Furthermore, it is not clear that the core basis of the CDU’s power would be stable enough for him to do so. Shortly after his defeat, Merz announced his desire to serve as Economics Minister, only to be shot down by Merkel shortly thereafter. Nevertheless, Merz’s narcissism and will to power remain unbroken. No stranger to inner-party defeats, Merz was edged out by Merkel in his campaign to lead the CDU’s parliamentary group back in 2002, yet he did not give up then and does not appear ready to do so today.

Filling the Power Vacuum, For Now

Laschet’s narrow victory over Merz will hardly resolve any of the tension within the CDU. The inner-party divide between the bourgeois-conservative desire for business-as-usual and the demand for a fundamentally new direction will remain. Additionally, centrifugal forces in both the bourgeois-Green and right-wing camps may yet full the party further apart. Only a strong electoral result for Söder stands any chance of filling the power vacuum that has emerged in recent years. Having been plagued by a lack of direction since Merkel’s resignation as CDU leader in 2018, the extent to which Laschet and Söder are able to unite the party’s disparate factions over the next few months will be decisive for its future.

The CDU’s fortunes will also depend in no small part on how the Greens do in this fall’s election, as that party also stakes its own claim to lead Germany. One thing that became clear at the party conference is that a specter is haunting the CDU — the specter of a center-left coalition government composed of the Greens, the Social Democrats, and the left-wing Die Linke. This possibility apparently strikes so much fear into the hearts of the Christian Democrats that almost every speech at the party conference equated it with the right-wing terrorist threat in Germany. Pushing this logic to a rather revealing extreme, Merz even expressed the argument that every vote for the far-right AfD is a half-vote for a “red-red-green” government.
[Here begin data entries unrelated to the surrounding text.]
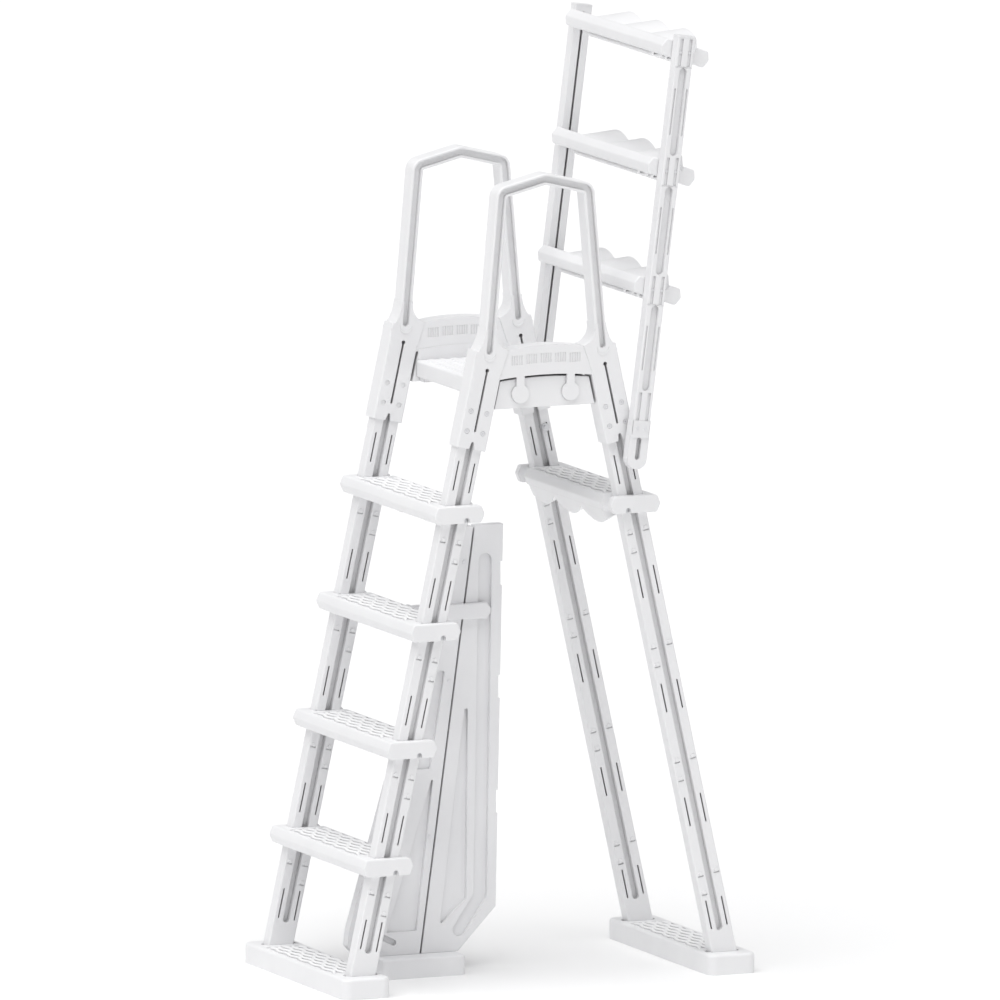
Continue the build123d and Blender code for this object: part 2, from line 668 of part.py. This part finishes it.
def flip_hook():
    """End fitting: collar, and a hook plate with the slot that rides on the pivot pin."""
    collar = block((-21, 21), (-16, 16), COLLAR)
    collar = fillet(collar.edges().filter_by(Axis.Z), 3)
    collar -= block((-RAIL_W / 2 - 0.3, RAIL_W / 2 + 0.3), (-RAIL_D / 2 - 0.3, RAIL_D / 2 + 0.3),
                    (COLLAR[0] + 5.5, COLLAR[1] + 1))
    plate = Pos(0, (HOOK_LOW + COLLAR[0] + 4) / 2) * Rectangle(HOOK_W, COLLAR[0] + 4 - HOOK_LOW)
    plate = fillet(plate.vertices().group_by(Axis.Y)[0], HOOK_W / 2 - 0.5)
    hook = prism_y(plate, -HOOK_T / 2, HOOK_T / 2)
    plug = block((-14, 14), (-1.6, 11.6), (COLLAR[0], COLLAR[1] + 20))
    shape = collar + hook + plug
    slot_low = -PIVOT_D / 2 - 0.2
    shape -= slot_along_z(HOOK_SLOT, slot_low, COLLAR[0] + 1, HOOK_T / 2 - PIN_ENGAGE, HOOK_T)
    shape -= slot_along_z(HOOK_SLOT, slot_low + 2, COLLAR[0] - 1, -HOOK_T, POCKET_DEEP - HOOK_T / 2)
    for x in (-9, 9):
        shape -= rod_y(4.3, -20, 20, x, COLLAR[1] - 16)
    return in_rail(shape)


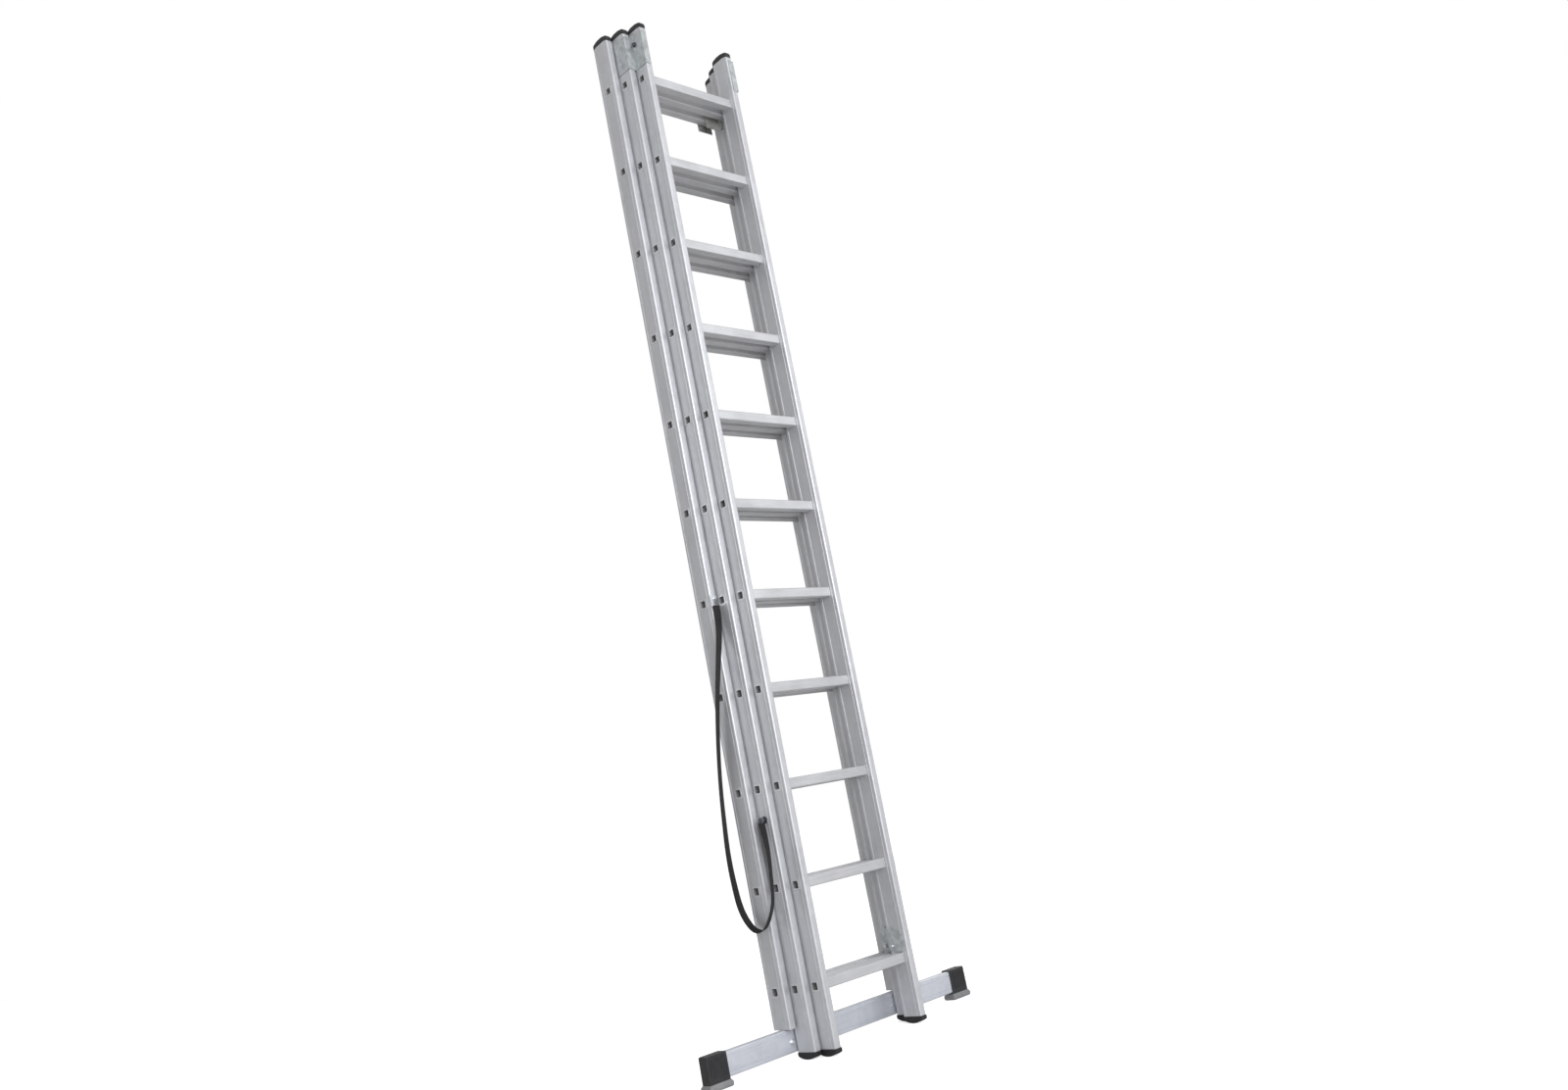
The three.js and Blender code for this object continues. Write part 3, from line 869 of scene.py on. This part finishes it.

This dangerous rhetoric draws upon an old tradition of anti-communism within the CDU, which today finds expression in a particular animus directed towards Die Linke. Seeking to avoid being confined to the opposition, the Christian Democrats will lead a particularly vigorous electoral campaign against a center-left coalition — for there is nothing Germany’s conservatives hate more than not governing. At the moment, their fears of being kicked out of government are unfounded: not only is there no electoral majority for “red-red-green” according to current polling, there is also no discernible political will among the parties — above all among the Greens — to really strive for this coalition at the federal level.

As a coalition between the CDU and the Greens appears to be both parties’ best option for fulfilling their desire for power, it is becoming increasingly likely by the day. In line with this trend, Laschet’s victory over Merz is an indication of a staid yet climate-conscious form of bourgeois politics for which there is a majority in Germany.

Without a doubt, Black-Green would be an expression of a green capitalism par excellence. What is less clear is whether this alliance would be able to be challenged from the left or the right, and which actors would serve as its genuine leaders. With the conclusion of the CDU’s party conference, it is now more likely than ever that Söder will become both the first leader of Black-Green government and the first Bavarian to be Chancellor.